MSCI Low Volatility ETF
Optimization based on "Barra" score with focus on low beta and volatility
- $MVOL (+0.11%) (World | TER 0.30 % | TD 0.01 % | 2.6 bn | 3Y underperf. vs. world -5,5 %. |3Y Vola 11.6% | max Drawdown 29%)
- $XDEB (+0.38%) (World | TER 0.25 % | TD n.a. | 0.5 bn | 3Y underperf. vs. world -4,8 %. 3Y vola 11.6% | max drawdown 29%)
- $MVUS (+0.45%) (US | TER 0.20 % | TD -0.20 % | 1.7 bn | 3Y underperf. vs. S&P 500 -4,1 %. 3Y Vola 15.6% | max Drawdown 33%)
- $MVEU (-0.2%) (Europe | TER 0.25 % | TD - 0.07 % | 0.8 bn | 3Y underperf. vs. Eurostoxx 600 -3,8 % 3Y Vola 11.0% | max Drawdown 30 %)
Index methodology:
- First the starting (parent) index is calculated, here e.g. MSCI World. Then optimizations, e.g:
- a share may never be represented by more than 1.5% or 20 times the parent index (i.e. if 0.005% in the parent index, max. 1%) Minimum share: 0.05%
- Country weighting no more than +/- 5% of the parent index (if > 2.5%)
- Barra Optimizer is then used to put together the portfolio with the lowest risk (mathematical model that incorporates macroeconomic and microeconomic parameters)
- The aim is to achieve a lower beta and lower volatility as well as a lower weighting of large caps compared to the parent index.

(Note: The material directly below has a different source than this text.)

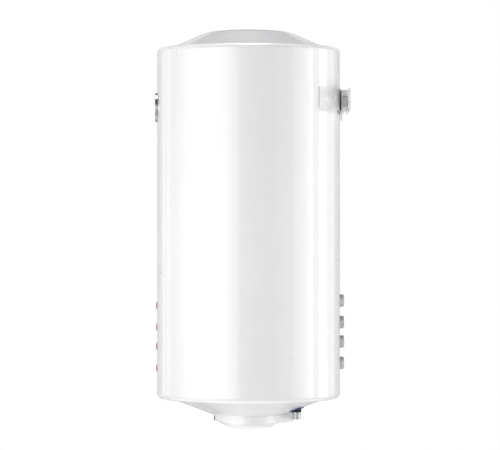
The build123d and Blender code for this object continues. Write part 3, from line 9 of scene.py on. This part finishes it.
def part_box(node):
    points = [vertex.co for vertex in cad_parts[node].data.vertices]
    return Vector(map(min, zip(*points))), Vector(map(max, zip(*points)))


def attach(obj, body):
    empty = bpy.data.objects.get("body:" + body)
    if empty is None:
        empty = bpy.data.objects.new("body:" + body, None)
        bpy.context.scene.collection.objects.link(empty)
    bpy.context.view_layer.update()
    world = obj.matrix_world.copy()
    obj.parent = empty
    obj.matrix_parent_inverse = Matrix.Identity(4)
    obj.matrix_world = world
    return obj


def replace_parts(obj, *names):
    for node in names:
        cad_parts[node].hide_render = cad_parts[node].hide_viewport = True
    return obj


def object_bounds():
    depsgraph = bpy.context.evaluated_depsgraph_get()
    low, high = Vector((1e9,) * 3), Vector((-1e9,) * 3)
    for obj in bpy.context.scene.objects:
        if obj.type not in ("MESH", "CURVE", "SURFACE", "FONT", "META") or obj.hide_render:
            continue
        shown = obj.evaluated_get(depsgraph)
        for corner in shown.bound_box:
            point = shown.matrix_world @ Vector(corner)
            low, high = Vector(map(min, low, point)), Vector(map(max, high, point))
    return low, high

Invesco: High dividend with low volatility
$HDLG (+0.19%) (US | TER 0.30 % | TD - 0.48 % | 0.4 bn | 3Y Underpfer. vs. S&P 500 -1,1 % | Dividend yield 3.6 %. |(3Y vola 16 % | max drawdown 40 %)
Index methodology:
- 50 high-dividend stocks are selected from the S&P 500, the individual weight of the stocks in the ETF may only be between 0.05 % and 3 %, and a CIGS sector (Global Industry Classification Standard - 11 in total) may contain a maximum weight of 25 %
- Dividend ranking: shares are sorted in descending order according to their 12-month dividend
- 75 stocks with the highest dividend yield are selected, with a maximum of 10 stocks per CIGS sector
- Volatility: the volatility of the last year is now calculated for the 75 shares and the 50 shares with the lowest volatility mark the selection for the ETF.
- Insufficient diversification? One might think that the small selection of only 50 stocks leads to insufficient diversification. However, studies have shown that even with 50 stocks, the non-systemic (company-related) risk is almost leveled out:
Conclusion:
In my view, personal resilience and risk tolerance play the biggest role in the choice of a low volatility ETF. If market fluctuations make you sleep uneasily, it can be a good idea to include such ETFs in your portfolio. Even if you are sitting in cash, for example, and the market seems overvalued, such a vehicle can be a sensible way to enter with a slightly limited risk.
Of the ETFs listed, the Invesco Dividend ETF appeals to me the most, as it contains a risk adjustment with sector and volatility weighting compared to classic dividend ETFs.
Do you have low-volatility ETFs in your portfolio? What are your opinions on this?